* GOAL *
Which lines contain the word "scene"? Return each of them as written.

* DATA *
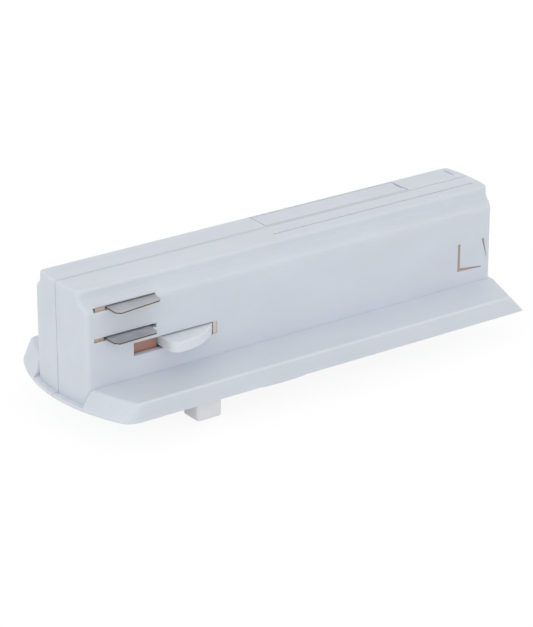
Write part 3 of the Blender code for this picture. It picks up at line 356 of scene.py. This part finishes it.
def apron_tip(label, side):
    """Rest of the inner frame's apron, up to the back of the closed tab."""
    plan = [(LOCK_X + side * x, side * y) for x, y in box(2.65, 3.35, 8.4, 9.4)]
    run(f"inner_frame_apron_tip_{label}", plan, APRON_FOOT, 9.3, frame_brown, "housing")


def slot_end(label, side):
    """Web let into the lock slot's end, hollowed to the circle of the tab's nose."""
    nose = 16.7
    turns = [math.radians(angle) for angle in (40.9, 39.4, 37.9, 36.2)]
    plan = [(nose * math.cos(turn), nose * math.sin(turn)) for turn in turns]
    plan += [(13.95, 9.85), (13.95, 10.94)]
    plan = [(LOCK_X - side * x, side * y) for x, y in plan]
    run(f"lock_slot_web_{label}", plan, 5.5, 9.05, slide_tan, "housing")


def rotor_guard(label, side):
    """Curved wall under the inner frame, just outside the circle that the tabs sweep."""
    inner, outer = 16.9, 17.4
    first, sweep, steps = 5.0, 24.5, 8
    turns = [math.radians(first + sweep * i / steps) for i in range(steps + 1)]
    arc = [(inner, turn) for turn in turns] + [(outer, turn) for turn in reversed(turns)]
    plan = [(LOCK_X - side * r * math.cos(turn), side * r * math.sin(turn)) for r, turn in arc]
    run(f"inner_frame_guard_{label}", plan, APRON_FOOT, 9.2, frame_brown, "housing")


def slit_shade_sheets(label, side):
    """Darker tan sheets let into the slits round the spring tongue: painted shade for the slits'
    shadowed walls.
    """
    back, face = 9.9, 10.8
    slit = [(50.3, 3.9), (58.4, 3.65), (58.4, 4.1), (51.4, 5.05), (51.4, 11.6), (50.3, 11.6)]
    wedge = [(58.1, 11.6), (59.1, 11.6), (60.1, 6.2), (59.75, 6.2)]
    for kind, outline in (("slit", slit), ("wedge", wedge)):
        run(f"tongue_{kind}_web_{label}", outline, side * back, side * face,
            painted_shade_tan, "housing", upright=True)


def slot_nibs(label, side):
    """Nibs that fill the contact slots beside the blades: one on the frame, two on the carriage."""
    half, face = 0.42, 10.85
    carriage = f"{label}_contacts"
    for name, body, left, right, level, root in (
            (f"inner_frame_nib_{label}", "housing", -58.65, -57.28, LOWER_CONTACT, 9.3),
            (f"carriage_nib_{label}_lower", carriage, -57.2, -56.2, LOWER_CONTACT, 9.35),
            (f"carriage_nib_{label}_upper", carriage, -58.4, -55.6, UPPER_CONTACT, 8.2)):
        # Each nib carries the darker tan: painted shade in the slots beside the blades
        run(name, box(left, right, level - half, level + half), side * root, side * face,
            painted_shade_tan, body, upright=True)


def thread_radius(z, share):
    """Radius of the V thread at a height and a share of a turn, turned down at both ends."""
    to_end = min(z - NIPPLE_LOW, NIPPLE_HIGH - z)
    crest = NIPPLE_RADIUS - max(0.0, THREAD_RUN_OUT - to_end)
    phase = (z / THREAD_PITCH - share) % 1.0
    return min(crest, NIPPLE_RADIUS - THREAD_DEPTH * abs(2.0 * phase - 1.0))


def tube_ring(work, radii, z):
    """Ring of points round the nipple's axis, one for each radius."""
    ring = []
    for j, radius in enumerate(radii):
        turn = 2.0 * math.pi * j / len(radii)
        ring.append(work.verts.new(((NIPPLE_X + radius * math.cos(turn)) * MM,
                                    radius * math.sin(turn) * MM, z * MM)))
    return ring


def nipple_thread():
    """Threaded tube in place of the plain one, with a single start and a smooth bore."""
    work = bmesh.new()
    rings = []
    for k in range(THREAD_STEPS + 1):
        z = NIPPLE_LOW + (NIPPLE_HIGH - NIPPLE_LOW) * k / THREAD_STEPS
        radii = [thread_radius(z, j / THREAD_SIDES) for j in range(THREAD_SIDES)]
        rings.append(tube_ring(work, radii, z))
    for z in (NIPPLE_HIGH, NIPPLE_LOW):
        rings.append(tube_ring(work, [NIPPLE_BORE] * THREAD_SIDES, z))
    for k, ring in enumerate(rings):
        above = rings[(k + 1) % len(rings)]
        for j in range(THREAD_SIDES):
            i = (j + 1) % THREAD_SIDES
            face = work.faces.new((ring[j], ring[i], above[i], above[j]))
            face.smooth = k < THREAD_STEPS
    tube = settle(work, "nipple_threaded", plated, "housing")
    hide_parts("nipple")


seam_lips()
nipple_thread()
for label, side in (("near", -1), ("far", 1)):
    apron_tip(label, side)
    slot_end(label, side)
    rotor_guard(label, side)
    slit_shade_sheets(label, side)
    slot_nibs(label, side)


def sees_white(tree):
    """1 for the rays that see the background as white: from the camera, a gloss or a clear face."""
    path = add(tree, "ShaderNodeLightPath")
    seen = path.outputs["Is Camera Ray"]
    for kind in ("Is Glossy Ray", "Is Transmission Ray"):
        either = add(tree, "ShaderNodeMath", operation="MAXIMUM")
        tree.links.new(seen, either.inputs[0])
        tree.links.new(path.outputs[kind], either.inputs[1])
        seen = either.outputs[0]
    return seen


def pale_floor():
    """Pale floor, lifted towards white where it is seen so that only a faint shadow is left."""
    material, tree, shader = new_material("pale_sweep")
    shader.inputs["Base Color"].default_value = FLOOR_COLOUR
    shader.inputs["Roughness"].default_value = 0.9
    glow = add(tree, "ShaderNodeEmission", Strength=FLOOR_GLOW)
    share = add(tree, "ShaderNodeMath", operation="MULTIPLY")
    share.inputs[1].default_value = FLOOR_GLOW_SHARE
    mix = add(tree, "ShaderNodeMixShader")
    tree.links.new(sees_white(tree), share.inputs[0])
    tree.links.new(share.outputs[0], mix.inputs["Fac"])
    tree.links.new(shader.outputs["BSDF"], mix.inputs[1])
    tree.links.new(glow.outputs["Emission"], mix.inputs[2])
    tree.links.new(mix.outputs["Shader"], tree.nodes["Material Output"].inputs["Surface"])
    return material


def lay_floor():
    """Floor at the part's lowest level."""
    low = cad_box[0][2]
    mesh = bpy.data.meshes.new("floor")
    corners = box(-FLOOR_REACH, FLOOR_REACH, -FLOOR_REACH, FLOOR_REACH)
    mesh.from_pydata([(x, y, low) for x, y in corners], [], [(0, 1, 2, 3)])
    mesh.materials.append(pale_floor())
    floor = bpy.data.objects.new("floor", mesh)
    bpy.context.scene.collection.objects.link(floor)


def soft_box(name, place, side, power):
    """Square soft box aimed at the origin."""
    data = bpy.data.lights.new(name, "AREA")
    data.shape = "SQUARE"
    data.size = side
    data.energy = power
    lamp = bpy.data.objects.new(name, data)
    lamp.location = place
    lamp.rotation_euler = (-Vector(place)).to_track_quat("-Z", "Y").to_euler()
    bpy.context.scene.collection.objects.link(lamp)


def studio_world():
    """White surround, dimmer for the light that it casts than for the rays that see it."""
    world = bpy.data.worlds.new("studio")
    world.use_nodes = True
    bpy.context.scene.world = world
    tree = world.node_tree
    cast = tree.nodes["Background"]
    cast.inputs["Color"].default_value = WHITE
    cast.inputs["Strength"].default_value = WORLD_LIGHT
    seen = add(tree, "ShaderNodeBackground", Color=WHITE, Strength=1.0)
    mix = add(tree, "ShaderNodeMixShader")
    tree.links.new(sees_white(tree), mix.inputs["Fac"])
    tree.links.new(cast.outputs["Background"], mix.inputs[1])
    tree.links.new(seen.outputs["Background"], mix.inputs[2])
    tree.links.new(mix.outputs["Shader"], tree.nodes["World Output"].inputs["Surface"])


def fitted_camera():
    """Camera at the photograph's angle."""
    back = Vector((math.cos(ELEVATION) * math.sin(AZIMUTH),
                   -math.cos(ELEVATION) * math.cos(AZIMUTH),
                   math.sin(ELEVATION)))
    right = Vector((math.cos(AZIMUTH), math.sin(AZIMUTH), 0.0))
    turn = Matrix((right, back.cross(right), back)).transposed()
    data = bpy.data.cameras.new("camera")
    data.sensor_width = SENSOR
    data.lens = FOCAL_PIXELS / PICTURE_PIXELS * SENSOR
    data.clip_start = 0.01
    data.clip_end = 20.0
    camera = bpy.data.objects.new("camera", data)
    camera.matrix_world = Matrix.Translation(CAMERA_PLACE) @ turn.to_4x4()
    bpy.context.scene.collection.objects.link(camera)
    bpy.context.scene.camera = camera


lay_floor()
for name, place, side, power in SOFT_BOXES:
    soft_box(name, place, side, power)
studio_world()
fitted_camera()
bpy.context.scene.view_settings.view_transform = "Standard"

* ANSWER FOR THIS EXERCISE *
Write part 3 of the Blender code for this picture. It picks up at line 356 of scene.py. This part finishes it.
    bpy.context.scene.collection.objects.link(floor)
    bpy.context.scene.collection.objects.link(lamp)
    bpy.context.scene.world = world
    bpy.context.scene.collection.objects.link(camera)
    bpy.context.scene.camera = camera
bpy.context.scene.view_settings.view_transform = "Standard"